Dès lors, la cinéaste n’a de cesse de rencontrer d’autres femmes traumatisées par leur IVG. Dans son reportage, quatre d’entre elles racontent leur expérience et ses conséquences ; toutes témoignent d’un manque général d’information, tant sur l’avortement lui-même et ses éventuelles conséquences psychologiques que sur les alternatives possibles.
« J’aurais tellement aimé que quelqu’un autour de moi m’explique les autres choix qui s’offraient à moi, dit une quadragénaire qui a avorté à l’âge de 17 ans. Mais j’étais entourée de gens persuadés qu’il fallait se débarrasser de l’enfant. À les entendre, c’était aussi anodin que de se faire opérer de l’appendicite… »

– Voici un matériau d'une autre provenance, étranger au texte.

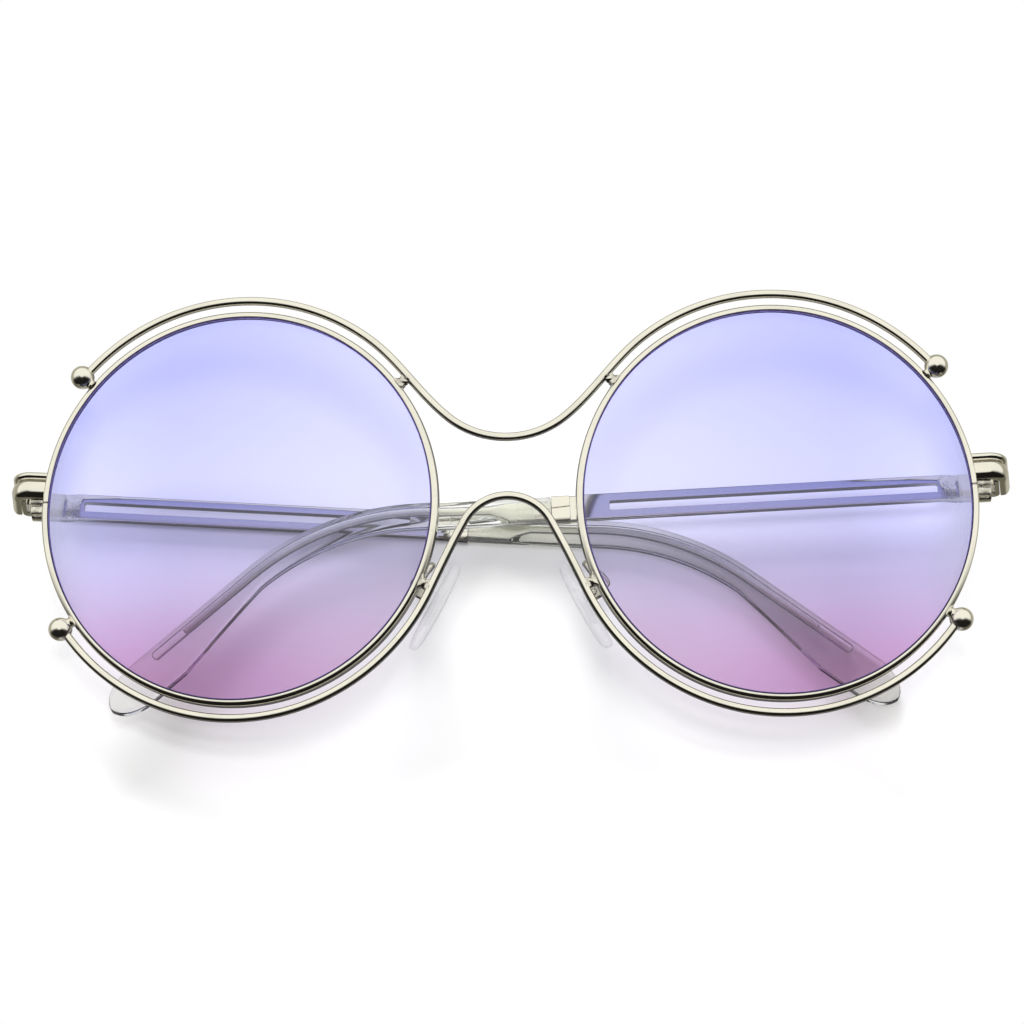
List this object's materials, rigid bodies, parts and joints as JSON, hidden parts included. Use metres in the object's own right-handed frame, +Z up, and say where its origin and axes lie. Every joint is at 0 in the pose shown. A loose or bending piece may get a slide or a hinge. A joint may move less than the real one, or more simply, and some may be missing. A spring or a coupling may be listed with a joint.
{
  "type": "round sunglasses",
  "caption": "Folded round sunglasses with thin double wires, gradient tinted lenses, slotted metal temples with clear tips, and clear nose pads.",
  "frame": {"origin": "on the table under the lower (left) temple's flat outer side, where its centre line crosses the glasses' middle plane", "axes": "+X across to the wearer's front right as seen from the front, +Y from the lower rims to the brow, +Z up from the table to the lenses; folded, lying on the temples"},
  "size_m": [0.145, 0.0618, 0.021],
  "materials": {
    "polished_nickel_silver": "polished pale metal with a slightly warm tone",
    "satin_nickel": "satin, small pressed and soldered metal parts",
    "tinted_lens": "clear gloss, periwinkle blue at the top fading to pink at the bottom",
    "clear_tip": "water-clear gloss plastic",
    "clear_silicone": "soft clear silicone, smooth"
  },
  "bodies": {
    "front": {"brow_wire": "polished_nickel_silver", "lower_wire": "polished_nickel_silver", "left_brow_ball": "polished_nickel_silver", "left_brow_stud": "polished_nickel_silver", "left_closing_screw": "satin_nickel", "left_endpiece": "polished_nickel_silver", "left_eyewire": "polished_nickel_silver", "left_hinge_front_half": "satin_nickel", "left_hinge_screw": "satin_nickel", "left_lens": "tinted_lens", "left_lower_ball": "polished_nickel_silver", "left_lower_closing_block": "satin_nickel", "left_lower_stud": "polished_nickel_silver", "left_pad_arm": "satin_nickel", "left_pad_box": "satin_nickel", "left_pad_screw": "satin_nickel", "left_upper_closing_block": "satin_nickel", "right_brow_ball": "polished_nickel_silver", "right_brow_stud": "polished_nickel_silver", "right_closing_screw": "satin_nickel", "right_endpiece": "polished_nickel_silver", "right_eyewire": "polished_nickel_silver", "right_hinge_front_half": "satin_nickel", "right_hinge_screw": "satin_nickel", "right_lens": "tinted_lens", "right_lower_ball": "polished_nickel_silver", "right_lower_closing_block": "satin_nickel", "right_lower_stud": "polished_nickel_silver", "right_pad_arm": "satin_nickel", "right_pad_box": "satin_nickel", "right_pad_screw": "satin_nickel", "right_upper_closing_block": "satin_nickel"},
    "left_temple_body": {"left_temple": "polished_nickel_silver", "left_temple_tip": "clear_tip", "left_hinge_temple_half": "satin_nickel"},
    "right_temple_body": {"right_temple": "polished_nickel_silver", "right_temple_tip": "clear_tip", "right_hinge_temple_half": "satin_nickel"},
    "left_pad_body": {"left_nose_pad": "clear_silicone", "left_pad_insert": "clear_tip"},
    "right_pad_body": {"right_nose_pad": "clear_silicone", "right_pad_insert": "clear_tip"}
  },
  "joints": [
    {"name": "left_temple_fold", "type": "hinge", "parent": "front", "child": "left_temple_body", "pos_m": [-0.06974, 0.0042, 0.00256], "axis": [0.0602, 0.9982, 0], "range_deg": [0, 94.8]},
    {"name": "right_temple_fold", "type": "hinge", "parent": "front", "child": "right_temple_body", "pos_m": [0.06997, 0.0053, 0.00567], "axis": [0.0523, -0.9986, 0], "range_deg": [0, 97.04]},
    {"name": "left_pad_rock", "type": "hinge", "parent": "front", "child": "left_pad_body", "pos_m": [-0.01181, -0.01123, 0.00565], "axis": [0.1938, -0.2475, 0.9493], "range_deg": [-8, 8]},
    {"name": "right_pad_rock", "type": "hinge", "parent": "front", "child": "right_pad_body", "pos_m": [0.01219, -0.01123, 0.00615], "axis": [-0.2333, -0.2475, 0.9404], "range_deg": [-8, 8]}
  ]
}
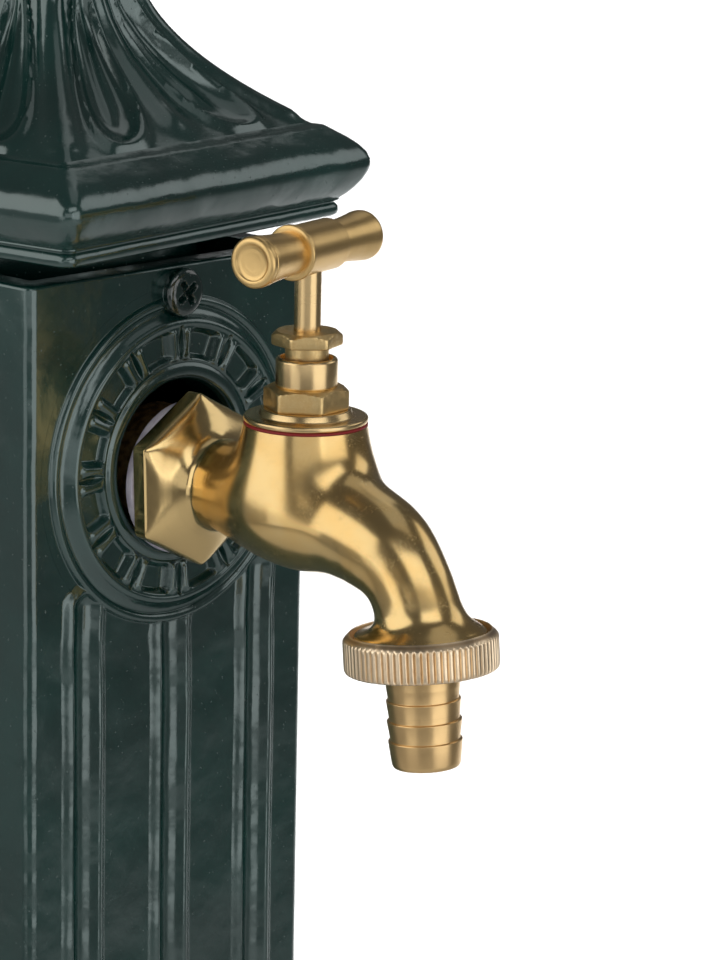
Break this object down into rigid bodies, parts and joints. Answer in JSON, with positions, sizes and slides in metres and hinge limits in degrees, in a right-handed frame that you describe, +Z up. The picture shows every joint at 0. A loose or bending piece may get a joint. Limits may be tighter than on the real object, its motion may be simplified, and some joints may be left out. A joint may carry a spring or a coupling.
{
  "type": "standing fountain",
  "caption": "Square cast garden fountain post with a moulded cap, a round rosette and a brass bib tap with a hose union.",
  "frame": {"origin": "middle of the foot plate's underside, between the four anchor holes", "axes": "+Z up along the post; -Y out of the front face, where the tap stands; +X to the right of someone who faces the tap"},
  "size_m": [0.15, 0.2107, 0.8994],
  "materials": {
    "green_enamel": "glossy bottle-green enamel on a slightly lumpy casting",
    "green_screws": "screws painted over with the enamel",
    "polished_brass": "polished brass with fine pits and turning lines",
    "rough_brass": "cast brass, as it left the mould",
    "zinc_steel": "zinc-plated steel",
    "pipe": "galvanised pipe",
    "red_fibre": "crimson fibre washer",
    "pale_seal": "pale plastic sealing ring",
    "packing": "greased yarn packing",
    "black_rubber": "moulded rubber"
  },
  "bodies": {
    "fountain": {"base_foot": "green_enamel", "post": "green_enamel", "cap": "green_enamel", "finial": "green_enamel", "finial_stud": "zinc_steel", "finial_nut": "zinc_steel", "cap_screws": "green_screws", "base_screws": "green_screws", "riser_pipe": "pipe", "inlet_coupling": "rough_brass", "elbow": "rough_brass", "pipe_clip": "zinc_steel", "plate_screws": "zinc_steel", "clip_screws": "zinc_steel", "wall_ring": "pale_seal", "tap_body": "polished_brass", "bonnet_washer": "red_fibre", "bonnet": "polished_brass", "gland_packing": "packing", "gland_nut": "polished_brass"},
    "valve_disc": {"jumper": "rough_brass", "valve_washer": "black_rubber", "valve_nut": "rough_brass"},
    "spindle": {"spindle": "polished_brass", "handle_bar": "polished_brass"},
    "hose_tail": {"hose_tail": "polished_brass", "hose_seal": "black_rubber"},
    "union_nut": {"union_nut": "polished_brass"}
  },
  "joints": [
    {"name": "valve_lift", "type": "slide", "parent": "fountain", "child": "valve_disc", "axis": [0, 0, 1], "range_m": [0, 0.00438]},
    {"name": "handle_turn", "type": "hinge", "parent": "valve_disc", "child": "spindle", "pos_m": [0, -0.0839, 0.7735], "axis": [0, 0, 1], "range_deg": [0, 900]},
    {"name": "union_travel", "type": "slide", "parent": "fountain", "child": "hose_tail", "axis": [0, -0.0941, -0.9956], "range_m": [0, 0.00272]},
    {"name": "nut_turn", "type": "hinge", "parent": "hose_tail", "child": "union_nut", "pos_m": [0, -0.11846, 0.69599], "axis": [0, -0.0941, -0.9956], "range_deg": [0, 540]}
  ],
  "couplings": [
    {"joint": "valve_lift", "follows": "handle_turn", "m_per_rad": 0.00027852},
    {"joint": "union_travel", "follows": "nut_turn", "m_per_rad": 0.0002887}
  ]
}
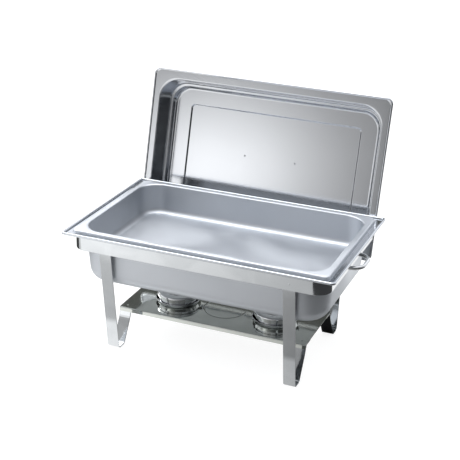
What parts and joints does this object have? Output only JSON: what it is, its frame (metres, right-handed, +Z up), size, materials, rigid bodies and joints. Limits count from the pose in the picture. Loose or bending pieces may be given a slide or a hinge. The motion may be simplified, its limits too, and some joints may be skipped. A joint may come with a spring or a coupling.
{
  "type": "chafing dish food warmer",
  "caption": "Open rectangular chafing dish on a strap stand with a fuel shelf, burners, water pan, food pan and a lid parked upright behind.",
  "frame": {"origin": "bottom centre of the bounding box at rest, on the surface that the feet stand on", "axes": "+X to the right along the pans, +Y to the back where the lid stands, +Z up"},
  "size_m": [0.592, 0.4742, 0.4937],
  "materials": {
    "satin_steel": "satin stainless sheet",
    "polished_steel": "half-polished stainless strap",
    "mirror_steel": "mirror-polished stainless",
    "chrome_rod": "polished round rod"
  },
  "bodies": {
    "stand": {"top_rail": "polished_steel", "leg_front_left": "polished_steel", "leg_front_right": "polished_steel", "leg_rear_left": "polished_steel", "leg_rear_right": "polished_steel", "fuel_shelf": "mirror_steel", "carry_handle_left": "chrome_rod", "carry_handle_right": "chrome_rod", "lid_clip_left": "polished_steel", "lid_clip_right": "polished_steel"},
    "water_pan": {"water_pan": "satin_steel"},
    "food_pan": {"food_pan": "satin_steel"},
    "lid": {"lid_shell": "satin_steel", "lid_handle": "polished_steel"},
    "burner_left": {"burner_saucer_left": "mirror_steel", "burner_cup_left": "mirror_steel"},
    "burner_cover_left": {"burner_cover_left": "mirror_steel", "shutter_pivot_left": "mirror_steel"},
    "burner_shutter_left": {"burner_shutter_left": "mirror_steel"},
    "burner_right": {"burner_saucer_right": "mirror_steel", "burner_cup_right": "mirror_steel"},
    "burner_cover_right": {"burner_cover_right": "mirror_steel", "shutter_pivot_right": "mirror_steel"},
    "burner_shutter_right": {"burner_shutter_right": "mirror_steel"}
  },
  "joints": [
    {"name": "water_pan_lift", "type": "slide", "parent": "stand", "child": "water_pan", "axis": [0, 0, 1], "range_m": [0, 0.2]},
    {"name": "food_pan_lift", "type": "slide", "parent": "water_pan", "child": "food_pan", "axis": [0, 0, 1], "range_m": [0, 0.2]},
    {"name": "lid_lift", "type": "slide", "parent": "stand", "child": "lid", "axis": [0.006, 0.2351, 0.972], "range_m": [0, 0.15]},
    {"name": "burner_slide_left", "type": "slide", "parent": "stand", "child": "burner_left", "axis": [0, -1, 0], "range_m": [0, 0.14]},
    {"name": "burner_cover_lift_left", "type": "slide", "parent": "burner_left", "child": "burner_cover_left", "axis": [0, 0, 1], "range_m": [0, 0.04]},
    {"name": "burner_shutter_swing_left", "type": "hinge", "parent": "burner_cover_left", "child": "burner_shutter_left", "pos_m": [-0.13558, -0.04236, 0.091], "axis": [0, 0, 1], "range_deg": [0, 100]},
    {"name": "burner_slide_right", "type": "slide", "parent": "stand", "child": "burner_right", "axis": [0, -1, 0], "range_m": [0, 0.14]},
    {"name": "burner_cover_lift_right", "type": "slide", "parent": "burner_right", "child": "burner_cover_right", "axis": [0, 0, 1], "range_m": [0, 0.04]},
    {"name": "burner_shutter_swing_right", "type": "hinge", "parent": "burner_cover_right", "child": "burner_shutter_right", "pos_m": [0.08142, -0.04236, 0.091], "axis": [0, 0, 1], "range_deg": [0, 100]}
  ]
}
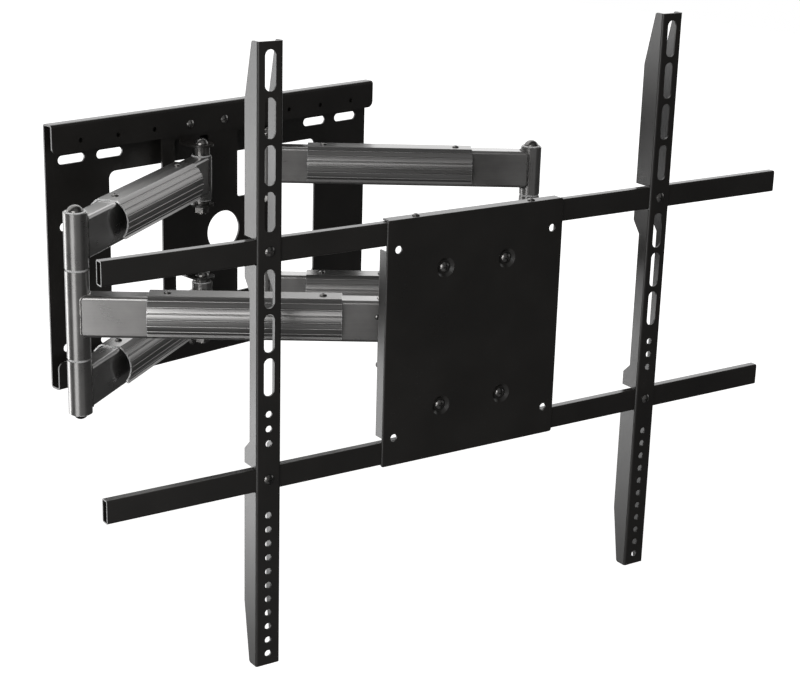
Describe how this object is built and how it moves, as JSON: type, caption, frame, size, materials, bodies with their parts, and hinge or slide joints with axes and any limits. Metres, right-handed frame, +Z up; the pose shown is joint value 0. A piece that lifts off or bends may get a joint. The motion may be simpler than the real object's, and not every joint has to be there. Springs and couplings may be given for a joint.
{
  "type": "swivel tv wall mount",
  "caption": "Wall bracket for a flat television: folding jointed arms carry a swivelling, tilting plate with level bars and slotted upright rails.",
  "frame": {"origin": "centre of the wall plate's back face, where it meets the wall", "axes": "+Z up, +X to the right as seen from the room, +Y into the wall, television at -Y"},
  "size_m": [0.9169, 0.6399, 0.7125],
  "materials": {
    "black_paint": "satin powder coat",
    "arm_paint": "gloss paint",
    "cover_silver": "satin anodised",
    "black_bolts": "black oxide",
    "black_screws": "black oxide",
    "zinc": "bright zinc",
    "bush": "moulded"
  },
  "bodies": {
    "wall": {"wall_plate": "black_paint", "pivot_bracket": "black_paint", "bracket_screws": "zinc", "wall_pivot_bolts": "zinc", "wall_pivot_nuts": "zinc", "wall_pivot_spacers": "zinc"},
    "left_rear": {"left_upper_rear_arm": "arm_paint", "left_lower_rear_arm": "arm_paint", "left_upper_rear_cover": "cover_silver", "left_lower_rear_cover": "cover_silver", "left_rear_cover_screws": "black_screws", "left_rear_bushes": "bush", "left_elbow_pin": "black_bolts", "left_elbow_cap": "black_bolts"},
    "left_front": {"left_front_arm": "arm_paint", "left_front_cover": "cover_silver", "left_front_cover_screws": "black_screws", "left_front_bushes": "bush"},
    "right_rear": {"right_upper_rear_arm": "arm_paint", "right_lower_rear_arm": "arm_paint", "right_upper_rear_cover": "cover_silver", "right_lower_rear_cover": "cover_silver", "right_rear_cover_screws": "black_screws", "right_rear_bushes": "bush", "right_elbow_pin": "black_bolts", "right_elbow_cap": "black_bolts"},
    "right_front": {"right_front_arm": "arm_paint", "right_front_cover": "cover_silver", "right_front_cover_screws": "black_screws", "right_front_bushes": "bush"},
    "head_bracket": {"head_bracket": "black_paint", "head_pivot_bolts": "black_bolts", "head_pivot_nuts": "zinc", "swivel_fork": "black_paint", "swivel_bolt": "black_bolts", "swivel_nut": "zinc"},
    "swivel_yoke": {"swivel_yoke": "black_paint", "tilt_bolt": "black_bolts", "tilt_nut": "zinc", "tilt_washers": "bush"},
    "head": {"tilt_bracket": "black_paint", "centre_plate": "black_paint", "plate_bolts": "black_bolts", "plate_nuts": "zinc", "bar_set_screws": "black_screws", "upper_bar": "black_paint", "lower_bar": "black_paint", "left_rail": "black_paint", "right_rail": "black_paint", "rail_screws": "black_bolts", "rail_nuts": "zinc"}
  },
  "joints": [
    {"name": "left_shoulder", "type": "hinge", "parent": "wall", "child": "left_rear", "pos_m": [-0.057, -0.04, -0.0042], "axis": [0, 0, 1], "range_deg": [-18, 40]},
    {"name": "right_shoulder", "type": "hinge", "parent": "wall", "child": "right_rear", "pos_m": [0.057, -0.04, -0.0042], "axis": [0, 0, 1], "range_deg": [-40, 18]},
    {"name": "left_elbow", "type": "hinge", "parent": "left_rear", "child": "left_front", "pos_m": [-0.37926, -0.21352, -0.0042], "axis": [0, 0, 1], "range_deg": [-80, 36]},
    {"name": "right_elbow", "type": "hinge", "parent": "right_rear", "child": "right_front", "pos_m": [0.32598, -0.28821, -0.0042], "axis": [0, 0, 1], "range_deg": [-36, 80]},
    {"name": "left_head_pivot", "type": "hinge", "parent": "left_front", "child": "head_bracket", "pos_m": [-0.11028, -0.46172, -0.0042], "axis": [0, 0, 1], "range_deg": [-18, 40]},
    {"name": "head_swivel", "type": "hinge", "parent": "head_bracket", "child": "swivel_yoke", "pos_m": [-0.05328, -0.50772, -0.0072], "axis": [0, 0, 1], "range_deg": [-9, 23]},
    {"name": "head_tilt", "type": "hinge", "parent": "swivel_yoke", "child": "head", "pos_m": [-0.0578, -0.53078, -0.0072], "axis": [0.9813, -0.1925, 0], "range_deg": [-5, 15]}
  ],
  "couplings": [
    {"joint": "right_shoulder", "follows": "left_shoulder", "ratio": -1},
    {"joint": "left_elbow", "follows": "left_shoulder", "ratio": -2},
    {"joint": "right_elbow", "follows": "left_shoulder", "ratio": 2},
    {"joint": "left_head_pivot", "follows": "left_shoulder", "ratio": 1}
  ]
}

« Tu vas gâcher ton avenir », avertissaient famille et amis, tandis que le médecin se faisait rassurant : qu’est-ce qu’un fœtus, après tout, sinon « un amas de cellules embryonnaires » ?
« J’ai tué un enfant » s’exclame une autre de ces femmes, qui a pourtant fini par trouver le chemin de l’apaisement intérieur. Mère de famille, elle se consacre désormais à la prévention en milieu scolaire.
Compliments à Arte d’avoir ainsi rééquilibré, même tardivement, sa « Soirée avortement » avec ce « documentaire salutaire sur les séquelles occultées de l’IVG », comme l’écrit le dossier de presse. Le hic c’est que, dans les milieux fémino-progressistes, on ne l’a pas entendu de cette oreille.
À ce programme-là, Télérama colle un infamant « Moins » en forme de sens interdit, et son principal argument vaut le détour : « Ce documentaire marque cruellement de contrepoids ! » Elle est pas bonne, celle-là ? Et le doc précédent, dix fois plus vu, c’était quoi ? Intervilles ?
De son côté, le Planning familial se fend d’un long et accablant communiqué. Il y accuse Arte de s’être « décrédibilisée avec ce deuxième documentaire, qui tranche radicalement avec la ligne habituelle de la chaîne » ! Intéressant, ça… Arte serait donc sortie des clous en propageant un « discours manipulatoire, prônant la culpabilisation des femmes et la stigmatisation de l’acte de l’IVG » (sic).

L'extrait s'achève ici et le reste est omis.